→ Exercise objective
Please copy the lines below exactly, from the first one through the line showing "into each other".

* Begin *

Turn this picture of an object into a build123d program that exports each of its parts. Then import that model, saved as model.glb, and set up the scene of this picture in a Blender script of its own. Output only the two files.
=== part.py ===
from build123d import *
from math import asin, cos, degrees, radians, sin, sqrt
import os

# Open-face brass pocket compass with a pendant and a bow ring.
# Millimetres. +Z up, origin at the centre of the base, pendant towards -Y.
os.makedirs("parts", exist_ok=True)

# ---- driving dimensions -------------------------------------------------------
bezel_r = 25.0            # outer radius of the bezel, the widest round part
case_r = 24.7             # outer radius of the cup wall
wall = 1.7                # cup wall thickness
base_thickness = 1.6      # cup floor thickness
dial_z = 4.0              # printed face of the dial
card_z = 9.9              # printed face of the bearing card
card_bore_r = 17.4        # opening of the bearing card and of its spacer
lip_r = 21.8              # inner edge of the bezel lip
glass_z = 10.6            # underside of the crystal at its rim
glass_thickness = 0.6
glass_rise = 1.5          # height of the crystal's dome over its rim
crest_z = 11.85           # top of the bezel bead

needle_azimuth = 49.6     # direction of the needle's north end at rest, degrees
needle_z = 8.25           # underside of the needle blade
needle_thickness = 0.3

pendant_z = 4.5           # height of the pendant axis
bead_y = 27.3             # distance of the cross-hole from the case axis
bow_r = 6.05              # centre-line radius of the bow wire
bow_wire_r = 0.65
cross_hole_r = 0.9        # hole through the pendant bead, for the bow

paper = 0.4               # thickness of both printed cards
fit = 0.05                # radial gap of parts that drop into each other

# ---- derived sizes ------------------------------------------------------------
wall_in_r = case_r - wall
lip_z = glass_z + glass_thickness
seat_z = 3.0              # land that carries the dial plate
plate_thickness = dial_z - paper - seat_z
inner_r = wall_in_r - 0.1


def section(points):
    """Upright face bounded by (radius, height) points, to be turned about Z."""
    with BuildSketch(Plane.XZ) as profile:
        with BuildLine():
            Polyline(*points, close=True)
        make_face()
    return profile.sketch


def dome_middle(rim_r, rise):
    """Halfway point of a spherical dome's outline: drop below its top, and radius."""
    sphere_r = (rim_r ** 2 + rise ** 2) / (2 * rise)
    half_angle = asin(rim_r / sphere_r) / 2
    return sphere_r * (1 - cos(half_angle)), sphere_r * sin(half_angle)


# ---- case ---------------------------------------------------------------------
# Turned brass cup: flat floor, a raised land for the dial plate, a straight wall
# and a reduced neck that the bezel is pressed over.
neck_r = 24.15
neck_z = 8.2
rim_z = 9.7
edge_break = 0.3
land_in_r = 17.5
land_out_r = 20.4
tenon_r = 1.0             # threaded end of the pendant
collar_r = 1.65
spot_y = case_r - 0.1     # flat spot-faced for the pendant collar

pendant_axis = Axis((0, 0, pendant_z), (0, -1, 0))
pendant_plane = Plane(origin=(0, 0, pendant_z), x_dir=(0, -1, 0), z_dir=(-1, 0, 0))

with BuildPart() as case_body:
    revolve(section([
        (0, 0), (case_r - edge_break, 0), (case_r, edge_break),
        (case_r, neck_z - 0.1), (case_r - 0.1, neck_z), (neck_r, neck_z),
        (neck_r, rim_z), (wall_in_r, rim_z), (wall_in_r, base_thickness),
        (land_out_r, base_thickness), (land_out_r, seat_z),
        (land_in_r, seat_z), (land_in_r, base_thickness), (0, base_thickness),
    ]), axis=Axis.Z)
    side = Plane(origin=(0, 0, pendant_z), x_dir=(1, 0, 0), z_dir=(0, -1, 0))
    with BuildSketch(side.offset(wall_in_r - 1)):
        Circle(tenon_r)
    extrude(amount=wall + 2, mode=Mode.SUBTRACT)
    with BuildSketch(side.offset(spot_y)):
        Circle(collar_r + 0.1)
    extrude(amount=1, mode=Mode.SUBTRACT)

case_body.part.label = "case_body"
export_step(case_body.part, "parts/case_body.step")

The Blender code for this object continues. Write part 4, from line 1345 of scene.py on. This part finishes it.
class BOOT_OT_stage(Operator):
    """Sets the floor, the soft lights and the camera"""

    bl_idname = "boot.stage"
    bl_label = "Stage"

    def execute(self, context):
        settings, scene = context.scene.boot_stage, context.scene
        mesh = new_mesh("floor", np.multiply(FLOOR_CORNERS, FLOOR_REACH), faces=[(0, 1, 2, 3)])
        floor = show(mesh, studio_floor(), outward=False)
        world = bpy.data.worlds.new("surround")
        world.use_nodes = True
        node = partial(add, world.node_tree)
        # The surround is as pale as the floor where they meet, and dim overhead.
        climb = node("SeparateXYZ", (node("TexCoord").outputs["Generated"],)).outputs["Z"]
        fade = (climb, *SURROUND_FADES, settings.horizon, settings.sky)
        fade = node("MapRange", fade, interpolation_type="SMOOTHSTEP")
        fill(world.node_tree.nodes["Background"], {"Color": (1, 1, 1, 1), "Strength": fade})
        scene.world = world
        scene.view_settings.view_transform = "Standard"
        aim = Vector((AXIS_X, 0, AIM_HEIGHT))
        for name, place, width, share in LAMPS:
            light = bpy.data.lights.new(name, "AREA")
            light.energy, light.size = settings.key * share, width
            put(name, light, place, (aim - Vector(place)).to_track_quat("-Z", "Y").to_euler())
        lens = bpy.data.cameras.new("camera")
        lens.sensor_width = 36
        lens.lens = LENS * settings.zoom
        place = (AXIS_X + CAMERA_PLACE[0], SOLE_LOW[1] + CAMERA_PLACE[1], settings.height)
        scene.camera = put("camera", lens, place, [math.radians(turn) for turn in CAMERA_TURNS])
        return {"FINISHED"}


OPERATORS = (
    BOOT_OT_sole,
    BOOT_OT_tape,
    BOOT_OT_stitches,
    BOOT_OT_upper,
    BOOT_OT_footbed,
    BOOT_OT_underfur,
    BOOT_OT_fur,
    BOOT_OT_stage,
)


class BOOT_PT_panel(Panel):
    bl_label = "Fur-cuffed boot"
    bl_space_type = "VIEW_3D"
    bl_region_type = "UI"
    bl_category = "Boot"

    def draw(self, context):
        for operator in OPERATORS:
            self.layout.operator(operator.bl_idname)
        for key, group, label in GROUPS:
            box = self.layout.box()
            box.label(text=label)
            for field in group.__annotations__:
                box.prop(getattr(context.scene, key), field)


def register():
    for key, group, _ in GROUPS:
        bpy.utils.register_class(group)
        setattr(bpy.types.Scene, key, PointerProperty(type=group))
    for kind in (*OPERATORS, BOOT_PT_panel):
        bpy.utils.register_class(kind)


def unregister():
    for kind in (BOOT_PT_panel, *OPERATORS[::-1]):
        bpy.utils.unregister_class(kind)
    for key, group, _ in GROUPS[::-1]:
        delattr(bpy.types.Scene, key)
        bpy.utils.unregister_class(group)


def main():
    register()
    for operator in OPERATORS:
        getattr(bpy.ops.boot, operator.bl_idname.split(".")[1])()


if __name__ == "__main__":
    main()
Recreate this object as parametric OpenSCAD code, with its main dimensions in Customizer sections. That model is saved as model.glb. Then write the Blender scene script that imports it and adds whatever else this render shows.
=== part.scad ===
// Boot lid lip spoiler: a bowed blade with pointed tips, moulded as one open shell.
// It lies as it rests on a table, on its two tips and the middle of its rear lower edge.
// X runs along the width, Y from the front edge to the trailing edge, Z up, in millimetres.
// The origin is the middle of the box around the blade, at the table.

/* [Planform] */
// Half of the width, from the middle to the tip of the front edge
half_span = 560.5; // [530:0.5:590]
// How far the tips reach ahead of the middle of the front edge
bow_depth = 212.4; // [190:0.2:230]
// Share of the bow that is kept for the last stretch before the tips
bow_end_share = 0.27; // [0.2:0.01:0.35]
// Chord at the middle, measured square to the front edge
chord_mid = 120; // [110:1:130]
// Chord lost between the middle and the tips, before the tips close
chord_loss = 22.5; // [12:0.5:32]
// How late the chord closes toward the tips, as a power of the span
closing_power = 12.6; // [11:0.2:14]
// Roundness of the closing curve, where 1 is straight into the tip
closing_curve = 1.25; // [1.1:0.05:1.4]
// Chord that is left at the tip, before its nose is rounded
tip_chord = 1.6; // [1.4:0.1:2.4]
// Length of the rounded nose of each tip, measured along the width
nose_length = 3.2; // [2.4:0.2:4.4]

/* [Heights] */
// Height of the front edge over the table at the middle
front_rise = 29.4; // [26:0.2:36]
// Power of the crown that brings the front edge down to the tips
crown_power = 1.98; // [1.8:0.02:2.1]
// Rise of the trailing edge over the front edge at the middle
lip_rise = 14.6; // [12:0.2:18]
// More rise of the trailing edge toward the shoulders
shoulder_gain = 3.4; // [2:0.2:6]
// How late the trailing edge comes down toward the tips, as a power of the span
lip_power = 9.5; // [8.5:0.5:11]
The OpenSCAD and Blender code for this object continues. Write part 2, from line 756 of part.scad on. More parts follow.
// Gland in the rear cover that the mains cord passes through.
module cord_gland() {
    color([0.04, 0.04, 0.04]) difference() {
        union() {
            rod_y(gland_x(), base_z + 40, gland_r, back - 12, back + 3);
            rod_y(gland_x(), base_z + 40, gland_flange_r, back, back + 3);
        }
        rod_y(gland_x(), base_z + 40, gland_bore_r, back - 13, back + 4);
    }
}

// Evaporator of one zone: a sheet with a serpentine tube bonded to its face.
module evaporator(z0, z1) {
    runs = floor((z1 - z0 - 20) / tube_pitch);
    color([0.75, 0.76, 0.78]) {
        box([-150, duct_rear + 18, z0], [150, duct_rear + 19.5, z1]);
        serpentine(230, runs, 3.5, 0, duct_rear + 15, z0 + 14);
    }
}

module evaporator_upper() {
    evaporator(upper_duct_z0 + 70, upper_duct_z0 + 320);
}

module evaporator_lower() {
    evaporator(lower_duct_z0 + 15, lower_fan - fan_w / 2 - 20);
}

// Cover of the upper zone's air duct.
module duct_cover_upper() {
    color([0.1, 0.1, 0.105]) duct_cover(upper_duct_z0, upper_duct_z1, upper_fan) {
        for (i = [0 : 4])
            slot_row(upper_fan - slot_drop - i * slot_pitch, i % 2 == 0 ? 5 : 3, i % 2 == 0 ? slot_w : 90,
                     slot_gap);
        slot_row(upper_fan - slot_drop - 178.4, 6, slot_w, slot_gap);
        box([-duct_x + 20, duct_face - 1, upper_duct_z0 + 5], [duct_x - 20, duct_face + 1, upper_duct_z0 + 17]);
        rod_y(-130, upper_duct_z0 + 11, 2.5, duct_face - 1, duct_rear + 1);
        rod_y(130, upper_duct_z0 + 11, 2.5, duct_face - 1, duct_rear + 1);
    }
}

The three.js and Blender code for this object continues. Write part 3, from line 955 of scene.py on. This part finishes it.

* End *

→ The output
Turn this picture of an object into a build123d program that exports each of its parts. Then import that model, saved as model.glb, and set up the scene of this picture in a Blender script of its own. Output only the two files.
=== part.py ===
from build123d import *
from math import asin, cos, degrees, radians, sin, sqrt
import os

# Open-face brass pocket compass with a pendant and a bow ring.
# Millimetres. +Z up, origin at the centre of the base, pendant towards -Y.
os.makedirs("parts", exist_ok=True)

# ---- driving dimensions -------------------------------------------------------
bezel_r = 25.0            # outer radius of the bezel, the widest round part
case_r = 24.7             # outer radius of the cup wall
wall = 1.7                # cup wall thickness
base_thickness = 1.6      # cup floor thickness
dial_z = 4.0              # printed face of the dial
card_z = 9.9              # printed face of the bearing card
card_bore_r = 17.4        # opening of the bearing card and of its spacer
lip_r = 21.8              # inner edge of the bezel lip
glass_z = 10.6            # underside of the crystal at its rim
glass_thickness = 0.6
glass_rise = 1.5          # height of the crystal's dome over its rim
crest_z = 11.85           # top of the bezel bead

needle_azimuth = 49.6     # direction of the needle's north end at rest, degrees
needle_z = 8.25           # underside of the needle blade
needle_thickness = 0.3

pendant_z = 4.5           # height of the pendant axis
bead_y = 27.3             # distance of the cross-hole from the case axis
bow_r = 6.05              # centre-line radius of the bow wire
bow_wire_r = 0.65
cross_hole_r = 0.9        # hole through the pendant bead, for the bow

paper = 0.4               # thickness of both printed cards
fit = 0.05                # radial gap of parts that drop into each other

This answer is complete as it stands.